§ **Records**:
────────────────────────────────────────

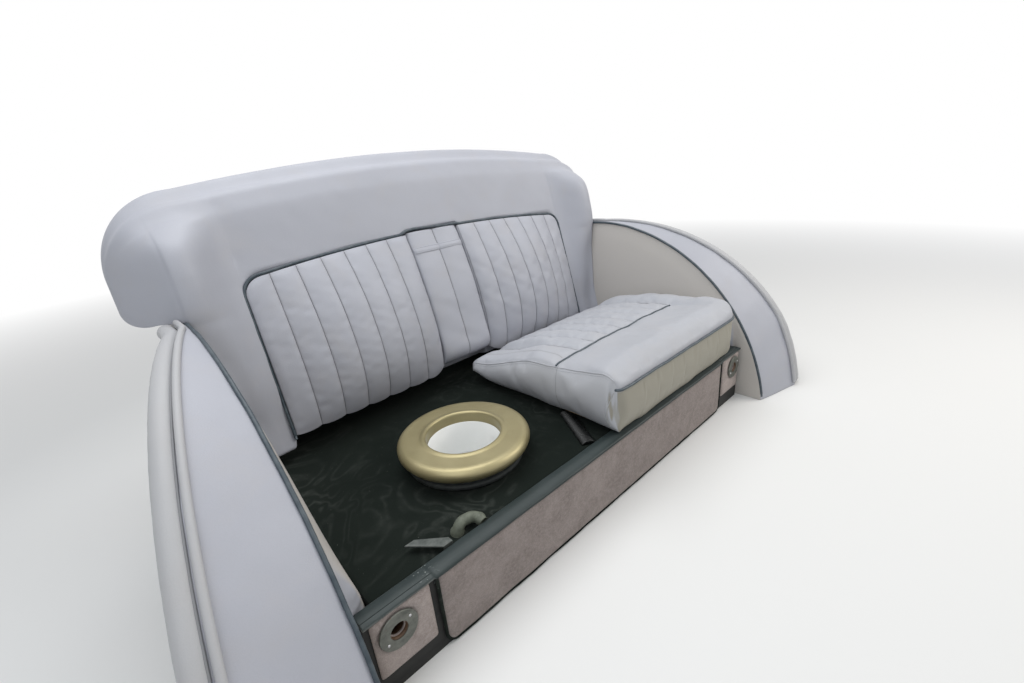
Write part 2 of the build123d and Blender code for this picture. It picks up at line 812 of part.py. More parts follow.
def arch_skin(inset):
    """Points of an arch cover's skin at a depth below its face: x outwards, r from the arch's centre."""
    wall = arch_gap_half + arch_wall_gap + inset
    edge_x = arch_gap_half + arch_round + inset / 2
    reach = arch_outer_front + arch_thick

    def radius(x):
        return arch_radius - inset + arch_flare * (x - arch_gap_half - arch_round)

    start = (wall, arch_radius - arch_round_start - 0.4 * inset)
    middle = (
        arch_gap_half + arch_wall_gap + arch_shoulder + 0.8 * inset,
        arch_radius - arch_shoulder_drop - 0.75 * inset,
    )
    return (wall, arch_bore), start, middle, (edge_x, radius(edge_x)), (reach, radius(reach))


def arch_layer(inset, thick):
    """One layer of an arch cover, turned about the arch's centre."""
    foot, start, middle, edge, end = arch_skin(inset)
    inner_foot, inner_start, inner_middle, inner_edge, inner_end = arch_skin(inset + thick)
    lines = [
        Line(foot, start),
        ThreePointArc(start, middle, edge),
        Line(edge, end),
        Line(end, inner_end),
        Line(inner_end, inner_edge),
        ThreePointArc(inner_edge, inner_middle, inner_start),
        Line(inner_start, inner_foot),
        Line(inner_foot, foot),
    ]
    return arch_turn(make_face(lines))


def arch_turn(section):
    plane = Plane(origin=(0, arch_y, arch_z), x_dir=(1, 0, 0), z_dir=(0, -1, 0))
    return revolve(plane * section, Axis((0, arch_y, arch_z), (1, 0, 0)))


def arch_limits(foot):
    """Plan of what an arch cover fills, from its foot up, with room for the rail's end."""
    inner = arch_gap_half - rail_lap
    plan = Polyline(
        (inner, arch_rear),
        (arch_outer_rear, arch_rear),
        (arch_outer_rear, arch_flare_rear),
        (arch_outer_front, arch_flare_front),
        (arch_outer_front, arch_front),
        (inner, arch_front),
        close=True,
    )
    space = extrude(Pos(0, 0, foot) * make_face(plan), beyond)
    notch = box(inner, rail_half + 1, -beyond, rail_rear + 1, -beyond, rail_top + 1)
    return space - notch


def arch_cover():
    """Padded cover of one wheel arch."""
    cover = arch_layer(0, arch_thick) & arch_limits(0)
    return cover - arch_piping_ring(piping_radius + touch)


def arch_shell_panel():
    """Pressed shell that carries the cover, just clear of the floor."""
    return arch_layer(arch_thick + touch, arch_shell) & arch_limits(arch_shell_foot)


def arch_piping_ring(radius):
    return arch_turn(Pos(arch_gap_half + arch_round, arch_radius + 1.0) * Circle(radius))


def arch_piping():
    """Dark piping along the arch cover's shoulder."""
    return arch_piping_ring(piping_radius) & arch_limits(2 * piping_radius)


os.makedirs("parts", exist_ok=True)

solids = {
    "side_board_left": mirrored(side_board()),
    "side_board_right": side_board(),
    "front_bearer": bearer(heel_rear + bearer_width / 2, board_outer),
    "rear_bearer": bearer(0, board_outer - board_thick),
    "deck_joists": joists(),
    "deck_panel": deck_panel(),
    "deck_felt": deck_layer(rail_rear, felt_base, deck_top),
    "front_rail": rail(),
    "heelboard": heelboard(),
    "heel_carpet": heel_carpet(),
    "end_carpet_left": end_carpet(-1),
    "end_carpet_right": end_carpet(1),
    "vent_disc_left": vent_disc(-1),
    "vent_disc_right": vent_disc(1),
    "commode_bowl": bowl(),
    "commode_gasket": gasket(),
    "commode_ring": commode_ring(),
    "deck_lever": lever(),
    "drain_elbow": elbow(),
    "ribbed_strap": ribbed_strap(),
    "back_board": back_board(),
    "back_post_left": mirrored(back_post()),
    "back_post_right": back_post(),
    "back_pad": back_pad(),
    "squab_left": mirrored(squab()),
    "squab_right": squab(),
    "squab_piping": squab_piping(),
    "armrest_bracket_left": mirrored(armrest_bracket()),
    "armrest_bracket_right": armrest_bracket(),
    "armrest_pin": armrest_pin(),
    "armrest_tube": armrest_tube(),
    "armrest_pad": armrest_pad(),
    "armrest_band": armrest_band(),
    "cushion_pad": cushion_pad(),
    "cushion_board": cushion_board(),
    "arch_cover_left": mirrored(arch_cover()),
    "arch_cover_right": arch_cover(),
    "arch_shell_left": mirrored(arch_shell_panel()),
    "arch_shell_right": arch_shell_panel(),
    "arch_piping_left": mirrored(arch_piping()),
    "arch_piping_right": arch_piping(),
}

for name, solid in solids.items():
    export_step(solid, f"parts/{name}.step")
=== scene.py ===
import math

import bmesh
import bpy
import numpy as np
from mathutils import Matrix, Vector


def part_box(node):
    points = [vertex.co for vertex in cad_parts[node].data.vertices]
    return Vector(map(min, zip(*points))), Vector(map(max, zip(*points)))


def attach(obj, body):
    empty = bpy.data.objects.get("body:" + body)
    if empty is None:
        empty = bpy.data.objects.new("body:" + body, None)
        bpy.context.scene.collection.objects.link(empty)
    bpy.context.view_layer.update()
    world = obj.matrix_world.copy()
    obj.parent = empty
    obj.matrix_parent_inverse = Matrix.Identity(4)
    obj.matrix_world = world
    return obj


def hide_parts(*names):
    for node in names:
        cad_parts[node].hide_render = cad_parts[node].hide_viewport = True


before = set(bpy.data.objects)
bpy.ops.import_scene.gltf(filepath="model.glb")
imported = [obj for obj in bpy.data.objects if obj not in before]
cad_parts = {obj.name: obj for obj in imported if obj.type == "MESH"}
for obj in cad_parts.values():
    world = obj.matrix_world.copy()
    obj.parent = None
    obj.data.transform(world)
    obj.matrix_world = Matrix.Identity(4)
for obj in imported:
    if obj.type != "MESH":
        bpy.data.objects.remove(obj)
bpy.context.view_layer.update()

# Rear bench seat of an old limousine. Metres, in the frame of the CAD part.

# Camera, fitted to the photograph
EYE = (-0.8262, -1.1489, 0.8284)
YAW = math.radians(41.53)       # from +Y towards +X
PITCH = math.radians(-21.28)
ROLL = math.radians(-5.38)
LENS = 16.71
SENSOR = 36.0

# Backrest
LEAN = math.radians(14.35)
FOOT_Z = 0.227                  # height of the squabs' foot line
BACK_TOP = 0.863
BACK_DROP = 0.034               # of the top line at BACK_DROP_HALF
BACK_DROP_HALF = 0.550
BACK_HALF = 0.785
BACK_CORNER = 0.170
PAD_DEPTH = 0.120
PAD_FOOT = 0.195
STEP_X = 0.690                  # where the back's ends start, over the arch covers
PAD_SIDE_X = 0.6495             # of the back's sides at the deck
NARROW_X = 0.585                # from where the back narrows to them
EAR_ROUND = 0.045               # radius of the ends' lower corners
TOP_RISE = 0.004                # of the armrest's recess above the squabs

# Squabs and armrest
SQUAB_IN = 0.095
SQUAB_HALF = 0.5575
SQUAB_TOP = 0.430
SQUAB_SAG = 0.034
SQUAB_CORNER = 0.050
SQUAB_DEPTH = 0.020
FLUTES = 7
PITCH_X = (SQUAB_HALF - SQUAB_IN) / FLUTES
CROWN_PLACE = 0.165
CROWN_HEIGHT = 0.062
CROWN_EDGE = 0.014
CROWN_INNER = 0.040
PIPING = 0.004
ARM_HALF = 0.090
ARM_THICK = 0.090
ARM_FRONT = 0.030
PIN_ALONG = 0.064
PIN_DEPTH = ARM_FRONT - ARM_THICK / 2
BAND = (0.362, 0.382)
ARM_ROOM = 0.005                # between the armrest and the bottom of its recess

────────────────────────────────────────

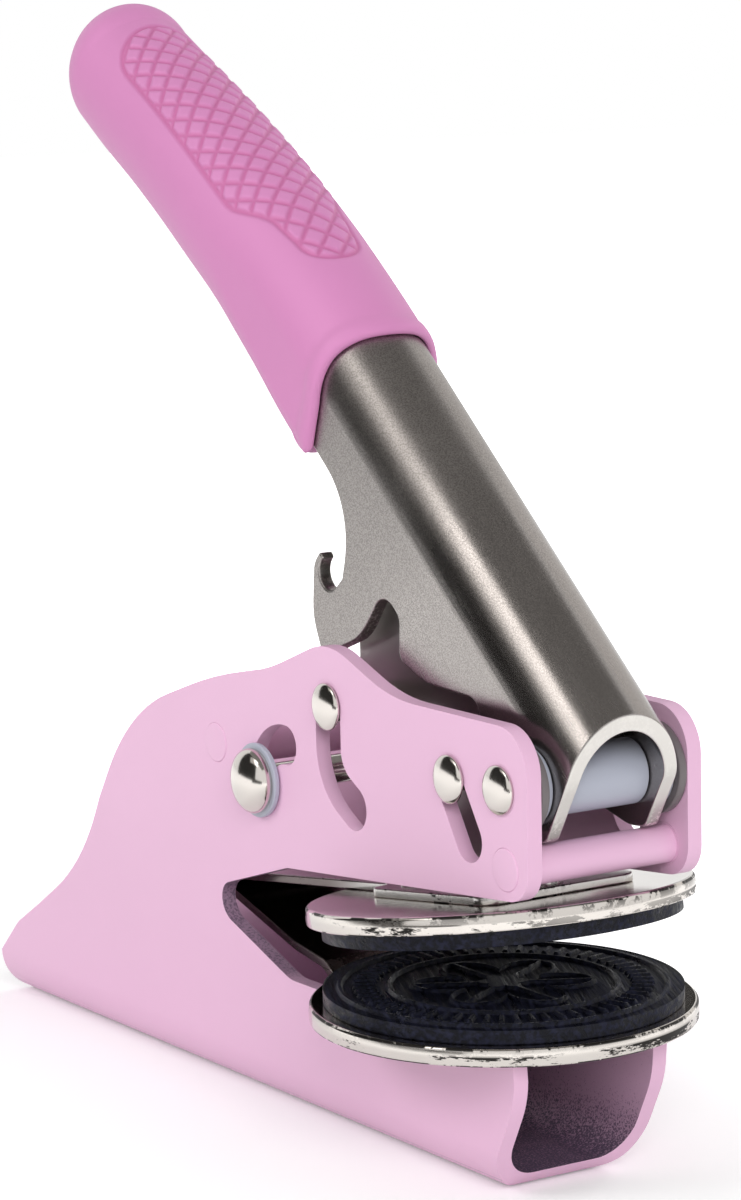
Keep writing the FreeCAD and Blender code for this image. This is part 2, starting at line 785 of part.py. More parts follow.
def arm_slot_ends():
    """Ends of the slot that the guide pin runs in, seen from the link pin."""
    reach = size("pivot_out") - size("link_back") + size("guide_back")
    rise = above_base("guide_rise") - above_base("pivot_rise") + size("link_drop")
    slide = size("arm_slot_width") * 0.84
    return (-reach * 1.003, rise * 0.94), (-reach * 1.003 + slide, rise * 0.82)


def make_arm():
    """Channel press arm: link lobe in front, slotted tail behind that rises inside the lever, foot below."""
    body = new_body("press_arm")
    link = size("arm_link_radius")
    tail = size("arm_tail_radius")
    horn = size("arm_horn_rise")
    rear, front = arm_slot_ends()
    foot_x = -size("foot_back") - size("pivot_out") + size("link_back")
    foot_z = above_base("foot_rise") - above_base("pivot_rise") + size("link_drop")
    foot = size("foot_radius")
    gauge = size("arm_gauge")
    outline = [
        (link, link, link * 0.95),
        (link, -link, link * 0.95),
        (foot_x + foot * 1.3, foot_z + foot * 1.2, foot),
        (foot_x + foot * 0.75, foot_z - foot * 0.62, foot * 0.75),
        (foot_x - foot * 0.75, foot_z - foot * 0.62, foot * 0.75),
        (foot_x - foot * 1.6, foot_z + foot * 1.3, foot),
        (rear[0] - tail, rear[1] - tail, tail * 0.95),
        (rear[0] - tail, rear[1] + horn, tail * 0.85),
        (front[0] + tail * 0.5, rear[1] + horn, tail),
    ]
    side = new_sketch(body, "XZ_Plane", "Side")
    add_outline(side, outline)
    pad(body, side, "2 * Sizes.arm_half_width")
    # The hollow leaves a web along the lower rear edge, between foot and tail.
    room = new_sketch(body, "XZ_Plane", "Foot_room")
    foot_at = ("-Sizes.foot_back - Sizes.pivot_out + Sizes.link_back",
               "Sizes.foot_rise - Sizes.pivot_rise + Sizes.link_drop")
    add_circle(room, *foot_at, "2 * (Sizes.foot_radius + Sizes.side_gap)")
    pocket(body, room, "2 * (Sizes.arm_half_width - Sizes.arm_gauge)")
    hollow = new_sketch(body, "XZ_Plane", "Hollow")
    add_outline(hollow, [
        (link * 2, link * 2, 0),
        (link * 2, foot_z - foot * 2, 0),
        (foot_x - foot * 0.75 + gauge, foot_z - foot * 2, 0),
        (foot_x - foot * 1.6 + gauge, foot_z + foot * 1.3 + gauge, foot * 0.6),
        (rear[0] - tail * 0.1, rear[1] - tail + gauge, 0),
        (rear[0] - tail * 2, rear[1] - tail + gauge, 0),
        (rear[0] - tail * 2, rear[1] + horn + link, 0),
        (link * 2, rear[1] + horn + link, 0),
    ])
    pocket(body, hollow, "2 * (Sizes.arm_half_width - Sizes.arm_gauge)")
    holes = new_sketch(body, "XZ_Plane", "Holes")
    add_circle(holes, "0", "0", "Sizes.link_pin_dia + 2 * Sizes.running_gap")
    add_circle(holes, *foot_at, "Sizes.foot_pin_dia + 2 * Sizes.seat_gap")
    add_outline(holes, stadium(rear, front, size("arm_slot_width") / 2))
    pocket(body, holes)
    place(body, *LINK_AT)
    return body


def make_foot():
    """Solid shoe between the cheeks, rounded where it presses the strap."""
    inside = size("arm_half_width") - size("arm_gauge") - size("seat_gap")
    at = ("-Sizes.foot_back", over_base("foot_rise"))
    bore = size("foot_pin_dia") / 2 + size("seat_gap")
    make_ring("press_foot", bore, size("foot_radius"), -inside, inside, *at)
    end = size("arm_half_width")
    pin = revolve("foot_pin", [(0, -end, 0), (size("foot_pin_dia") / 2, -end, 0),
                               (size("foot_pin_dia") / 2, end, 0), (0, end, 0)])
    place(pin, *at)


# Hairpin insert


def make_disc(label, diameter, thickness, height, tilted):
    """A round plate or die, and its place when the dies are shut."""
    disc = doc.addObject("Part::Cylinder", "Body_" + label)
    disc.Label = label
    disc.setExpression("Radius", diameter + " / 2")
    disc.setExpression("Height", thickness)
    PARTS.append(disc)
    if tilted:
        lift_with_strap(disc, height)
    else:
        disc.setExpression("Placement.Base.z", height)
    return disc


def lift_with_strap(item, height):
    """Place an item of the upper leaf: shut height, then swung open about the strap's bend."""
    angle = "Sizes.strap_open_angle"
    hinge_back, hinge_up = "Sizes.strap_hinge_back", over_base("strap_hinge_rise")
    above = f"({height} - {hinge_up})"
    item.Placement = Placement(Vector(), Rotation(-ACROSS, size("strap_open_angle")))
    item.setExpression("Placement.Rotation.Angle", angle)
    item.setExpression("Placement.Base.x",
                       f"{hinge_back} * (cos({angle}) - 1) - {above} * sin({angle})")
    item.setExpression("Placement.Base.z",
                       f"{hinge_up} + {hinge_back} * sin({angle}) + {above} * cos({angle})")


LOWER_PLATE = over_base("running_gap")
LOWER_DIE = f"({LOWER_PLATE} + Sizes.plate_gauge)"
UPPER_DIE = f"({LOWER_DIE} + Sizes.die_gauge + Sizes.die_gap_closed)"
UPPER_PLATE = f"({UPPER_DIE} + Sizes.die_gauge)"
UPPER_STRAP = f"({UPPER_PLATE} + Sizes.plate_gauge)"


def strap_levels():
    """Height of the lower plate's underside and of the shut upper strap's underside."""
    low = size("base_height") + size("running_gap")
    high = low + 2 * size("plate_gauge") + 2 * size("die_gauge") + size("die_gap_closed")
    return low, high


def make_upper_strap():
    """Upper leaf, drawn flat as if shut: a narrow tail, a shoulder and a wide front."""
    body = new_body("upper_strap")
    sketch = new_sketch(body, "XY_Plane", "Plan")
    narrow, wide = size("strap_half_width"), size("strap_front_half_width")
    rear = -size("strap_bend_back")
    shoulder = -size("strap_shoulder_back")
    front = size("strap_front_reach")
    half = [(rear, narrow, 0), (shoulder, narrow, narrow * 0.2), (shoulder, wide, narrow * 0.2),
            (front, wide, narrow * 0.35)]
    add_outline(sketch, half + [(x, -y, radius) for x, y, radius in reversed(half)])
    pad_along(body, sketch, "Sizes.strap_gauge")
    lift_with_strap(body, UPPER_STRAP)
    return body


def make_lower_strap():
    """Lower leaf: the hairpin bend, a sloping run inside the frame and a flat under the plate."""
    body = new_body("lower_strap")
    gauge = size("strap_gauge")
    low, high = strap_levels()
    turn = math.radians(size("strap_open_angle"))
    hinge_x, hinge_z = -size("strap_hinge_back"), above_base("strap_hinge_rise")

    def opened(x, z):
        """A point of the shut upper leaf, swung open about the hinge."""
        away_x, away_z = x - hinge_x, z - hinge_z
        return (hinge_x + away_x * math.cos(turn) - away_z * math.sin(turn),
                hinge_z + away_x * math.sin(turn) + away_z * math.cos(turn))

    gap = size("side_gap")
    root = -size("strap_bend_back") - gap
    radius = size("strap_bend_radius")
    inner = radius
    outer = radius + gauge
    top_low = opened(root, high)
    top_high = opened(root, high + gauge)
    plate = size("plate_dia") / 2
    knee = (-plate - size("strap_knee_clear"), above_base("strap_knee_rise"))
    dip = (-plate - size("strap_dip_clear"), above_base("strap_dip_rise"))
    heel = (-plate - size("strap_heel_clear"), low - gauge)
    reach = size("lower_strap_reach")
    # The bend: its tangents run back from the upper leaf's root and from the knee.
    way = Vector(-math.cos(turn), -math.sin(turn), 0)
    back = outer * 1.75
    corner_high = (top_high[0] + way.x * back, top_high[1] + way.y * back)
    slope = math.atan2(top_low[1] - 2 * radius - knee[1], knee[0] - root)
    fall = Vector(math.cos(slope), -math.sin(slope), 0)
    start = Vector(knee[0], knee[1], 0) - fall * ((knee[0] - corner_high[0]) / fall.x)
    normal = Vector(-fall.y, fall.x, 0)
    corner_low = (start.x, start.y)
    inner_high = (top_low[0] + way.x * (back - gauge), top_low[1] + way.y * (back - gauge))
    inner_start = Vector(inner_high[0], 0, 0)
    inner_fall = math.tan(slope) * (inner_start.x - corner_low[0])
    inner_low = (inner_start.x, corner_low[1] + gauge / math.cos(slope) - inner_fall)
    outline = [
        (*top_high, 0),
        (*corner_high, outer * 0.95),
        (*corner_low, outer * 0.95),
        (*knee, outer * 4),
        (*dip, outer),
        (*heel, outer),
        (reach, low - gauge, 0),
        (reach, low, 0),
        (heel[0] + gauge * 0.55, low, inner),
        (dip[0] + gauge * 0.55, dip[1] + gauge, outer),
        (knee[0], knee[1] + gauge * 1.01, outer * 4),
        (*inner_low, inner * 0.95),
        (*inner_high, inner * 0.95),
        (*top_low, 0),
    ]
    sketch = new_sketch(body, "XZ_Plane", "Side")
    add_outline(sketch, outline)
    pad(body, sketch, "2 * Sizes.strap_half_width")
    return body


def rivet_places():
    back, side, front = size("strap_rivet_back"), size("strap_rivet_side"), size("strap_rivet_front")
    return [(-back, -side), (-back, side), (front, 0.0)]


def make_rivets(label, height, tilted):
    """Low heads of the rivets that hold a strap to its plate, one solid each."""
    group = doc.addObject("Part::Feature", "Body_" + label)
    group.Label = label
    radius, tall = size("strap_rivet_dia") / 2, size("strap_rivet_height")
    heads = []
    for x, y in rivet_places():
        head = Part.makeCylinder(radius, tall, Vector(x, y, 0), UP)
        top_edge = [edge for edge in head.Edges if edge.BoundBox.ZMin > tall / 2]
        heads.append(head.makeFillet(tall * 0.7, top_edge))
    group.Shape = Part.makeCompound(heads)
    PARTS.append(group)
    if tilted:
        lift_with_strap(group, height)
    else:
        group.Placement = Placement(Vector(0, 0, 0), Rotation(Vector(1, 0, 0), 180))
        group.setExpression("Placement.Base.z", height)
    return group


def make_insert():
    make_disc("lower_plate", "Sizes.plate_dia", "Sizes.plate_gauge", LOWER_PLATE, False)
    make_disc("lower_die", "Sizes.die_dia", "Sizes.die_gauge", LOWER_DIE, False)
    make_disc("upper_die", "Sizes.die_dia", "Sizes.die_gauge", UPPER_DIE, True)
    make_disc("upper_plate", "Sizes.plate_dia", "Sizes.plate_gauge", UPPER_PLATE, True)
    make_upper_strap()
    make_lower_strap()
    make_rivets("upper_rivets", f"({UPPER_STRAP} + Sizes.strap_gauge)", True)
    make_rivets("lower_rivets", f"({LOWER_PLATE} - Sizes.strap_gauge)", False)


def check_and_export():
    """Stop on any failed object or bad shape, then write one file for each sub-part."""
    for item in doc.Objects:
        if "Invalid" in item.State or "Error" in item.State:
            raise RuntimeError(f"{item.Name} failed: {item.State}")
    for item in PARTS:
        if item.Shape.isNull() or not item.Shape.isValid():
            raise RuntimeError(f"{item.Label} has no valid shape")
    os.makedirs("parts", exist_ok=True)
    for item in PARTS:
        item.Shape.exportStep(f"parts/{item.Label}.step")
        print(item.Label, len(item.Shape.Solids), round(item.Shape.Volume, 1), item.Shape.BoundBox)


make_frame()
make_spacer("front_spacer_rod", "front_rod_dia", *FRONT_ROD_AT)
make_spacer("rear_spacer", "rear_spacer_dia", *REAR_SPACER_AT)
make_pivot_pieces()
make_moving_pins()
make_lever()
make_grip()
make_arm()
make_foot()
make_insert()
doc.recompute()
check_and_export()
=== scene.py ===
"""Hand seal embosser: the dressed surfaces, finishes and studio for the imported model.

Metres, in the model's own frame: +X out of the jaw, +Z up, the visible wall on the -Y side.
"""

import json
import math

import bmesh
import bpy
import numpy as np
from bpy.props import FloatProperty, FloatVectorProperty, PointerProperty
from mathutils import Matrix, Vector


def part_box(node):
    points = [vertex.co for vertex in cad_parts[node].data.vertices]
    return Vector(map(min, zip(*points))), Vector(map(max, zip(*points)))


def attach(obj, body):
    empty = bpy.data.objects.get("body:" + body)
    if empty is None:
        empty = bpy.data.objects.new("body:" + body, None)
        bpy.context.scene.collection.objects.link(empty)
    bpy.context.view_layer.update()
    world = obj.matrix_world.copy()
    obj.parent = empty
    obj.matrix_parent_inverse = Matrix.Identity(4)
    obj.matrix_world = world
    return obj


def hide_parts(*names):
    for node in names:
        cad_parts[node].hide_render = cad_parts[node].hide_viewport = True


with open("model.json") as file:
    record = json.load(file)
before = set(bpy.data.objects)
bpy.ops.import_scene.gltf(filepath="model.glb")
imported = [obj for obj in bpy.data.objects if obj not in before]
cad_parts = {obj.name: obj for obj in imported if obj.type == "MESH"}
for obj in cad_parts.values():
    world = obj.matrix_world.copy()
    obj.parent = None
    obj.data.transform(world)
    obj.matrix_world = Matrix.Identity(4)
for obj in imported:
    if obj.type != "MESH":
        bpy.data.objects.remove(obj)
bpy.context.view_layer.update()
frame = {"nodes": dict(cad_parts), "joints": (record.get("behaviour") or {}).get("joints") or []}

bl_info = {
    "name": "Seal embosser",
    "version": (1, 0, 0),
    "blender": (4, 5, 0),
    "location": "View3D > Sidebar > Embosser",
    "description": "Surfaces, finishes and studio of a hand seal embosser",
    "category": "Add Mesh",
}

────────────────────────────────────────

§ **Objective**: Using the data above, extract exactly the lines from the one that holds "round(item.Shape.Volume, 1), item.Shape.BoundBox)" to the one that holds "the imported model.", both ends included, and no others.

§ **Written response**:
        print(item.Label, len(item.Shape.Solids), round(item.Shape.Volume, 1), item.Shape.BoundBox)


make_frame()
make_spacer("front_spacer_rod", "front_rod_dia", *FRONT_ROD_AT)
make_spacer("rear_spacer", "rear_spacer_dia", *REAR_SPACER_AT)
make_pivot_pieces()
make_moving_pins()
make_lever()
make_grip()
make_arm()
make_foot()
make_insert()
doc.recompute()
check_and_export()
=== scene.py ===
"""Hand seal embosser: the dressed surfaces, finishes and studio for the imported model.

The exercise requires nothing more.